Teachers say NCLB’s impact reaches K and pre-K classrooms

It's not your grandmother's kindergarten

This article was originally published in The Notebook. In August 2020, The Notebook became Chalkbeat Philadelphia.

Most of us have fond memories of kindergarten. There were toys to play with, snacks and naps, and everybody seemed pretty relaxed.

But with the pressures generated by the No Child Left Behind law (NCLB), the toys are increasingly being put away. Pressures to raise student achievement have made kindergarten – and even pre-K classrooms – more stressful places.

While school readiness remains the overarching goal, emphasis has shifted to more explicit literacy instruction. Much of what was traditionally taught in first grade is now realized in kindergarten. And high-stakes testing has reached down into pre-K, with all Head Start children now given a test, called the National Reporting System, on vocabulary, letter recognition, and early math skills.

Head Start – standards and testing

Theresa Willer-Grinkewicz, a Head Start teacher and academic coach with two decades of classroom experience in Philadelphia, sees the coming of clear standards for early childhood education as a necessary and positive development. “The curriculum gets teachers focused on what kids need to know,” she said.

But Willer-Grinkewicz also sees in its implementation many practices that she characterizes as developmentally inappropriate. She cites as examples eliminating dramatic play, children sitting in circles for more than 45 minutes, and teachers complaining that children “talk too much.”

Willer-Grinkewicz and many researchers believe that children learn through active engagement with their environment, a process that involves varied physical activity, problem solving, and negotiating with other children and adults.

Willer-Grinkewicz also echoes many critics who doubt that the National Reporting System renders an accurate assessment of preschool learning because of the great fluctuation in development at this age. The data from this test are used to evaluate the effectiveness of Head Start programs.

Speaking about her own experience in administering the test, Willer-Grinkewicz says children often don’t attend to the question but go off in directions that are of interest to them.

“You might show them a group of letters, for example, and ask them which one they recognize, and they will ask why some other letter is not there or explain that the letter C is the first letter in their name even if C is not on the list,” she explains.

Kindergarten teachers face new pressures

In an interview with Julia de Burgos School kindergarten teachers Hillary Oyer and Betsy Ortiz, joined by Liz Gomez, first grade and former kindergarten teacher, all three describe how even in kindergarten the bar is being raised for literacy instruction. Students are regularly assessed to gauge their reading levels and grouped accordingly.

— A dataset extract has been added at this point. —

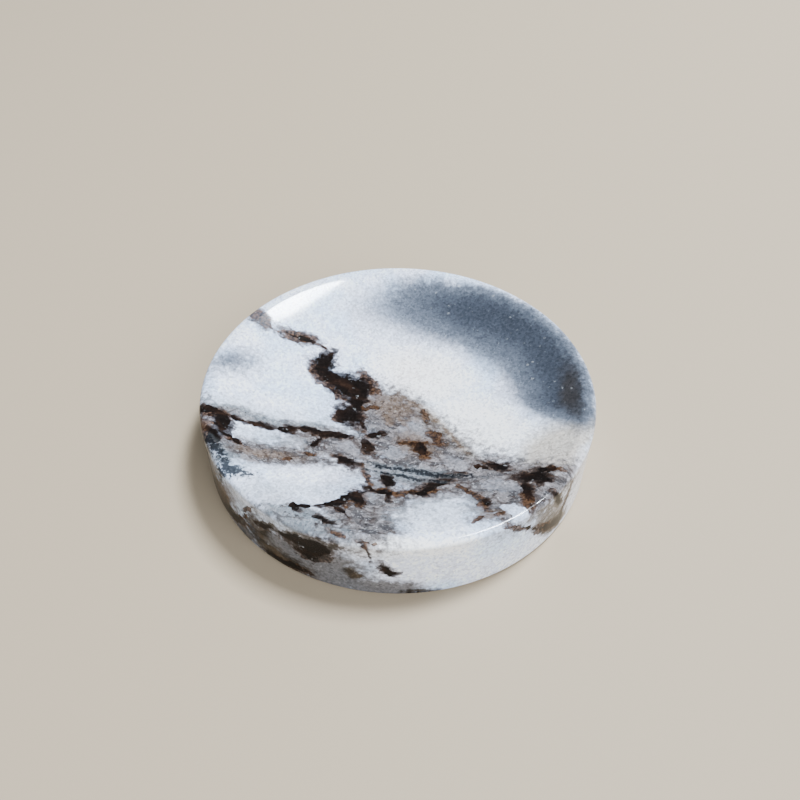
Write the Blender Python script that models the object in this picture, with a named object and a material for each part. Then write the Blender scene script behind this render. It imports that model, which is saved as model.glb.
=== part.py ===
"""Round stone soap dish: a low turned disc with a shallow dished top, and the four clear
anti-slip dots that hold it just off the shelf.

The frame is +Z up, with the origin at the middle of the surface that the dish stands on.
Every length is in metres.
"""

import math

import bmesh
import bpy

MM = 0.001

# Driving dimensions of the stone.
DISH_DIAMETER = 100 * MM
OVERALL_HEIGHT = 18.6 * MM  # from the shelf to the top of the lip
LIP_WIDTH = 3.4 * MM  # from the outer wall to the edge of the bowl
BOWL_DEPTH = 10 * MM  # below the lip
SHOULDER_ROUNDING = 1.4 * MM  # where the lip turns over into the wall
CREASE_ROUNDING = 0.8 * MM  # where the lip breaks into the bowl
FOOT_ROUNDING = 0.5 * MM  # the eased edge around the base

# Driving dimensions of the dots and the recesses that they sit in.
DOT_COUNT = 4
DOT_DIAMETER = 8 * MM
DOT_THICKNESS = 1 * MM
DOT_ROUNDING = 0.15 * MM
DOT_STAND_OFF = 0.4 * MM  # how far a dot holds the stone off the shelf
DOT_PITCH_RADIUS = 35 * MM
FIRST_DOT_ANGLE = math.radians(45)
FITTING_GAP = 0.3 * MM  # above and around a dot in its recess

# Facets: segments around a turned piece, and steps along each arc of its profile.
DISH_SEGMENTS = 96
DOT_SEGMENTS = 32
BOWL_STEPS = 18
SHOULDER_STEPS = 6
SMALL_ARC_STEPS = 3

DISH_RADIUS = DISH_DIAMETER / 2
BOWL_RADIUS = DISH_RADIUS - LIP_WIDTH
RECESS_RADIUS = DOT_DIAMETER / 2 + FITTING_GAP
RECESS_CEILING = DOT_THICKNESS + FITTING_GAP
SHARP_ANGLE = math.radians(35)
WELD_DISTANCE = 1e-7
QUARTER = math.pi / 2


def clear_scene():
    for obj in list(bpy.data.objects):
        bpy.data.objects.remove(obj, do_unlink=True)


def plain_material(name, colour, roughness, metallic=0.0):
    material = bpy.data.materials.new(name)
    material.use_nodes = True
    shader = material.node_tree.nodes["Principled BSDF"]
    shader.inputs["Base Color"].default_value = (*colour, 1)
    shader.inputs["Roughness"].default_value = roughness
    shader.inputs["Metallic"].default_value = metallic
    material.diffuse_color = (*colour, 1)
    return material


def arc(centre, radius, start, end, steps):
    """Points (r, z) along a circular arc from one angle to another, both ends included."""
    points = []
    for i in range(steps + 1):
        angle = start + (end - start) * i / steps
        points.append((centre[0] + radius * math.cos(angle), centre[1] + radius * math.sin(angle)))
    return points


def dish_profile():
    """The stone's half section, from the middle of the bowl over the lip and down to the base."""
    # The bowl is part of a ball whose centre is on the axis, high above the dish.
    ball_radius = (BOWL_RADIUS**2 + BOWL_DEPTH**2) / (2 * BOWL_DEPTH)
    ball_centre = (0, OVERALL_HEIGHT - BOWL_DEPTH + ball_radius)
    # The crease's arc touches both the flat lip and that ball.
    crease_z = OVERALL_HEIGHT - CREASE_ROUNDING
    drop = ball_centre[1] - crease_z
    crease_r = math.sqrt((ball_radius + CREASE_ROUNDING) ** 2 - drop**2)
    meeting = -math.atan2(drop, crease_r)
    shoulder_centre = (DISH_RADIUS - SHOULDER_ROUNDING, OVERALL_HEIGHT - SHOULDER_ROUNDING)
    foot_centre = (DISH_RADIUS - FOOT_ROUNDING, DOT_STAND_OFF + FOOT_ROUNDING)

    bowl = arc(ball_centre, ball_radius, -QUARTER, meeting, BOWL_STEPS)
    crease = arc((crease_r, crease_z), CREASE_ROUNDING, math.pi + meeting, QUARTER, SMALL_ARC_STEPS)
    shoulder = arc(shoulder_centre, SHOULDER_ROUNDING, QUARTER, 0, SHOULDER_STEPS)
    foot = arc(foot_centre, FOOT_ROUNDING, 0, -QUARTER, SMALL_ARC_STEPS)
    return bowl + crease[1:] + shoulder + foot


def dot_profile():
    """A dot's half section: square at its top, eased around the face that it stands on."""
    radius = DOT_DIAMETER / 2
    top = (radius, DOT_THICKNESS)
    return [top] + arc((radius - DOT_ROUNDING, DOT_ROUNDING), DOT_ROUNDING, 0, -QUARTER, SMALL_ARC_STEPS)


def recess_profile():
    """The cutter for a recess: it starts below the base, so that it cuts right through it."""
    return [(RECESS_RADIUS, RECESS_CEILING), (RECESS_RADIUS, -RECESS_CEILING)]


def turned(name, profile, segments):
    """A mesh turned about Z from a half section that runs down its outer side, top to bottom."""
    solid = bmesh.new()
    points = [solid.verts.new((r, 0, z)) for r, z in profile]
    for upper, lower in zip(points, points[1:]):
        solid.edges.new((upper, lower))
    bmesh.ops.spin(
        solid,
        geom=solid.verts[:] + solid.edges[:],
        cent=(0, 0, 0),
        axis=(0, 0, 1),
        angle=2 * math.pi,
        steps=segments,
        use_merge=True,
    )
    bmesh.ops.remove_doubles(solid, verts=solid.verts, dist=WELD_DISTANCE)
    open_rings = [edge for edge in solid.edges if edge.is_boundary]
    bmesh.ops.holes_fill(solid, edges=open_rings, sides=segments)
    bmesh.ops.recalc_face_normals(solid, faces=solid.faces)
    mesh = bpy.data.meshes.new(name)
    solid.to_mesh(mesh)
    solid.free()
    mesh.shade_smooth()
    mesh.set_sharp_from_angle(angle=SHARP_ANGLE)
    return mesh


def placed(name, mesh, location=(0, 0, 0), parent=None):
    obj = bpy.data.objects.new(name, mesh)
    obj.location = location
    obj.parent = parent
    bpy.context.scene.collection.objects.link(obj)
    return obj


def dot_places():
    for i in range(DOT_COUNT):
        angle = FIRST_DOT_ANGLE + 2 * math.pi * i / DOT_COUNT
        yield i + 1, (DOT_PITCH_RADIUS * math.cos(angle), DOT_PITCH_RADIUS * math.sin(angle), 0)


def make_dish(group, stone):
    """The stone itself, with a recess in its base for each dot."""
    mesh = turned("stone_dish", dish_profile(), DISH_SEGMENTS)
    mesh.materials.append(stone)
    dish = placed("stone_dish", mesh, parent=group)
    recess_mesh = turned("dot_recess", recess_profile(), DOT_SEGMENTS)
    for number, place in dot_places():
        cutter = placed(f"recess_cutter_{number}", recess_mesh, place, group)
        cutter.hide_render = True
        cutter.display_type = "WIRE"
        cut = dish.modifiers.new(f"recess_{number}", "BOOLEAN")
        cut.operation = "DIFFERENCE"
        cut.object = cutter
    return dish


def make_dots(group, rubber):
    """The anti-slip dots, each its own piece. Their lower faces are what the dish stands on."""
    mesh = turned("anti_slip_dot", dot_profile(), DOT_SEGMENTS)
    mesh.materials.append(rubber)
    for number, place in dot_places():
        placed(f"anti_slip_dot_{number}", mesh, place, group)


def main():
    clear_scene()
    group = placed("soap_dish", None)
    stone = plain_material("polished_marble", (0.75, 0.76, 0.78), 0.2)
    rubber = plain_material("clear_rubber", (0.72, 0.74, 0.73), 0.35)
    make_dish(group, stone)
    make_dots(group, rubber)


main()
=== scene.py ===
"""The looks of the round marble soap dish and its four anti-slip dots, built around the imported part.

Lengths are metres, except in the materials: their marks, noises and crystals are in millimetres.
"""

import math

import bmesh
import bpy
from mathutils import Matrix, Vector, noise


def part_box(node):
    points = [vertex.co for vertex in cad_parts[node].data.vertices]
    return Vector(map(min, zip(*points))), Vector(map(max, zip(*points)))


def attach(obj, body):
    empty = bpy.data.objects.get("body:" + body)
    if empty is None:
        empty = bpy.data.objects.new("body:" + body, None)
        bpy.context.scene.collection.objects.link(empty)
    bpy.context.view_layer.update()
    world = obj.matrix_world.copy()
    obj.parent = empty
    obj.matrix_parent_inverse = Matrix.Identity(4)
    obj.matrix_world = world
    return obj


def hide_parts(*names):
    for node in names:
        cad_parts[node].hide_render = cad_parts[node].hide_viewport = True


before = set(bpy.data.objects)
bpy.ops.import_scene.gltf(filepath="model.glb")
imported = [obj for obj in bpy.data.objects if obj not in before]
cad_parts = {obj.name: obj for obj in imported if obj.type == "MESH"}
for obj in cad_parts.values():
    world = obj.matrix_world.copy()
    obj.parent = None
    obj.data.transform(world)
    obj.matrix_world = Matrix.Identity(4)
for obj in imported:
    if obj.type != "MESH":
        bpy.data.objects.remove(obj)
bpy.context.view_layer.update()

MM = 0.001
QUARTER = math.pi / 2

# The stone, as the part has it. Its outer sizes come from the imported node.
STONE_LOW, STONE_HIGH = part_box("stone_dish")
DISH_RADIUS = STONE_HIGH.x
DISH_TOP = STONE_HIGH.z
DISH_BASE = STONE_LOW.z
LIP_WIDTH = 3.4 * MM
BOWL_DEPTH = 10 * MM
SHOULDER_ROUNDING = 1.4 * MM
CREASE_ROUNDING = 0.8 * MM
FOOT_ROUNDING = 0.5 * MM
BOWL_RADIUS = DISH_RADIUS - LIP_WIDTH
BALL_RADIUS = (BOWL_RADIUS**2 + BOWL_DEPTH**2) / (2 * BOWL_DEPTH)

# The dots and their recesses.
DOT_NODES = [f"anti_slip_dot_{number}" for number in (1, 2, 3, 4)]
DOT_ROUNDING = 0.15 * MM
FITTING_GAP = 0.3 * MM

# How finely the meshes are divided, round the axis and along the half section.
DISH_SEGMENTS = 320
DOT_SEGMENTS = 96
FLOOR_SEGMENTS = 96
BOWL_STEPS = 60
CREASE_STEPS = 8
LIP_STEPS = 3
SHOULDER_STEPS = 12
WALL_STEPS = 14
FOOT_STEPS = 6
DOT_RIM_STEPS = 6
WELD_DISTANCE = 1e-7
SHARP_ANGLE = 35

# How far the hand-polished stone strays from a true turned shape, and over what length.
HAND_WAVE = 0.05 * MM
HAND_WAVE_LENGTH = 14 * MM

FLOOR_RADIUS = 3.0
FLOOR_UNDERSIDE = (2.9, -0.01)

# The marks in the stone: (x, y, half length, half width, turn in degrees), in millimetres seen from above.
# +x is to the right and +y away from the viewer.

# Whiter, pinker, browner and bluer patches in the white.
WHITE_AND_LIP_HIGHLIGHT = (
    (21, -8, 17, 9, -45),
    (6, 12, 14, 9, -30),
    # A painted highlight along the front lip.
    (4, -48.6, 16, 2, 3),
)
BLUSH = (
    (4, 14, 9, 7, -30),
)
WARM_AND_SHADE = (
    # These two, inside the right rim, are painted shade.
    (38, -20, 9, 6, 60),
    (44, -14, 7, 4, 75),
    (12, -9, 12, 2, -55),
)
COOL = (
    (-30, -6.6, 18, 3.6, 0),
    (9, -38, 9, 5.5, 5),
    (-28, -33.5, 12, 3, 9),
    (-43, -6, 6, 3, 0),
    (-21, -42, 12, 4.2, -30),
    (2, -23.5, 9, 3, -12),
    (-38, -26, 8, 3, -38),
    (-33, -14.8, 8, 2.6, -3),
)
# The smoky edge of the blue-grey cloud, and a faint grey patch far from it.
SMOKE = (
    (44.3, -1.5, 9, 2.4, -93),
)
FAINT = (
    (-43.6, 8.8, 6.5, 3.6, 40),
)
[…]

“Last year we had to get the children to ‘Level C’ by the end of the year. Now we have to get them to ‘Level D,’” Ortiz observes.

This expectation for kindergartners, which teachers are hearing from administrators, goes well beyond the stated objectives in the School District’s Core Curriculum, which calls for kindergartners to be at Level B. According to the teachers, moving from Level C to D is a big jump. A typical text at Level C consists of a picture and one sentence with two or three sight words and one word where students need to use decoding strategies or the picture to figure it out. Level D involves independent decoding and more sight words, while introducing vowels, chunks, and blends.

The impetus for including more advanced material in kindergarten is the requirements of first grade. First graders must reach Level J by the end of the year, which involves reading texts with several paragraphs.

“There is no way they reach Level J without being at D by the end of kindergarten,” first grade teacher Gomez says. Given these objectives, the Core Curriculum for kindergarten is actually not rigorous enough, she maintains.

These teachers think the more ambitious literacy standards for kindergarten may be achievable for most of their students but only if other problems like absenteeism, large class sizes, and lack of pre-K experience are addressed. Gomez adds that 60 percent of her last kindergarten class was on grade level at the end of the year.

Those children who go to kindergarten certainly are entering first grade with greater literacy readiness than in the past (Gomez said about 10 percent of her first graders had no kindergarten). But in the process, kindergarten has become, for both teachers and students, more like the environment in the upper grades, with more stress and perhaps fewer “teachable moments.”

“Teachers are stressed out trying to stay on task, stay on schedule, and meet all the demands of the curriculum,” says Gomez, “so when children want to explore a topic a little bit more, you have to constantly halt that. There’s never a time to just relax and let them be kids and enjoy them.”

Ortiz added, “The kids get frustrated. Some fall asleep. There’s no more nap time.”

Better get used to it?

In the newspaper Education Week, education writer Alfie Kohn describes how many have resigned themselves to the test-driven changes: "Child development experts are nearly unanimous in denouncing the use of standardized testing with young children. One Iowa principal conceded that many teachers too consider it ‘insane’ to subject first graders to a four-and-a-half hour test. However, she adds, “They need to get used to it.”

But others defend the traditional play-based curriculum with its emphasis on problem-solving and teaching social skills as the best way to prepare children for more formal instruction and facilitate their intellectual and emotional development.

This is a debate that is bound to continue as NCLB plays out in our schools and classrooms.